Ingredients & Method

  • 650ml Water
  • 1 kg Pumpkin (cut into Cubes)
  • 20g Shallots (chopped)
  • 20g Garlics (chopped)
  • 20g slices Ginger (chopped)
  • 2 Green Chillis (chopped)
  • 1 stalk Lemon Grass (chopped)
  • 2 Kaffir Lime Leaves
  • 1 small stalk Pandan Leaf
  • 2 tbsp Cooking Oil
  • 2 tbsp Fish Sauce
  • 300ml Coconut Milk *nutrition tip – Coconut Milk can be replaced with fresh Milk
  • Mint Leaves
  • Basil Leaves
  • Coriander Leaves
  • Boil water with KNORR VEGETABLE CUBE to obtain a clear vegetable stock.

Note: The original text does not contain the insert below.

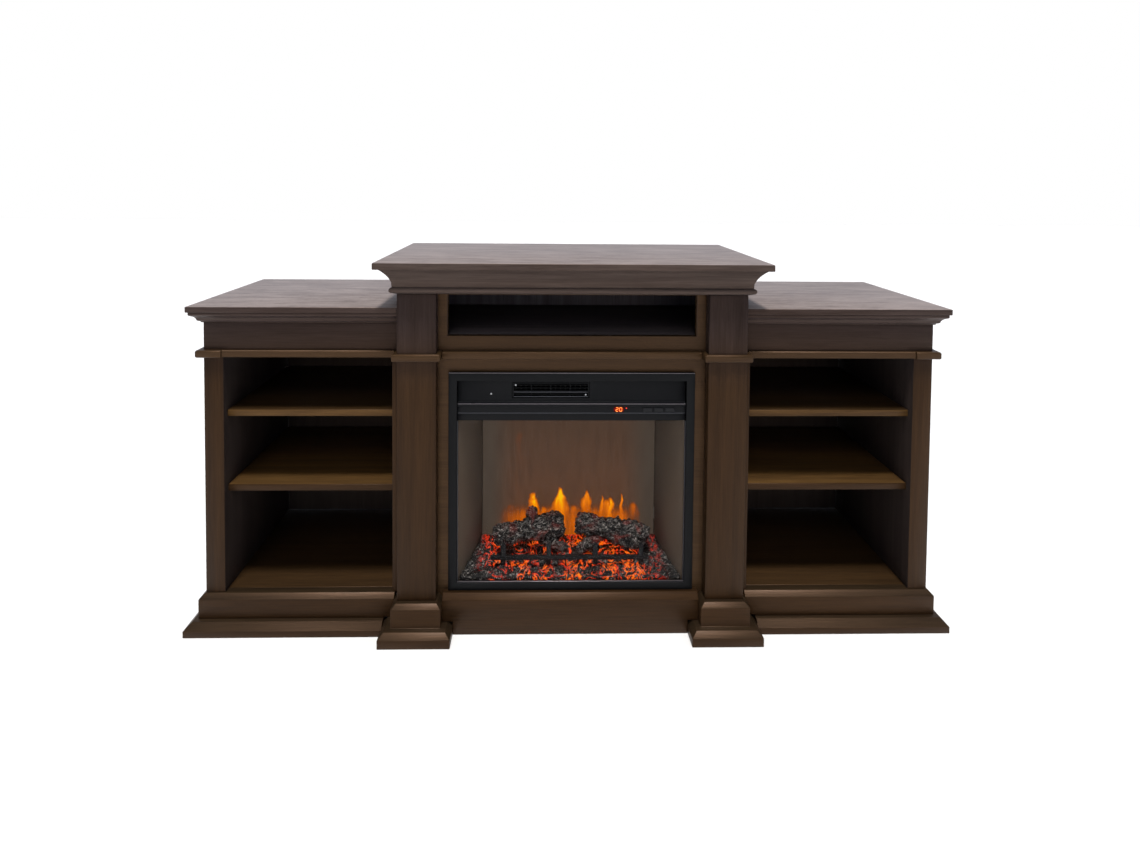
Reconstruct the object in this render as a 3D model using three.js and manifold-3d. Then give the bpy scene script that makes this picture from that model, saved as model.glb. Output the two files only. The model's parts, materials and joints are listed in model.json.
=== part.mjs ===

  • Heat another pot with oil and stir fry chopped ingredients until fragrant.
  • Add vegetable stock, pandan leaf, lime leaves and pumpkin.
  • Bring to boil again. Lower heat and simmer until pumpkin is cooked and tender.
  • Use a soup blender to blend the soup to puree.
  • Reheat soup. Add coconut milk and fish sauce.
  • Garnish with mint, basil and coriander leaves.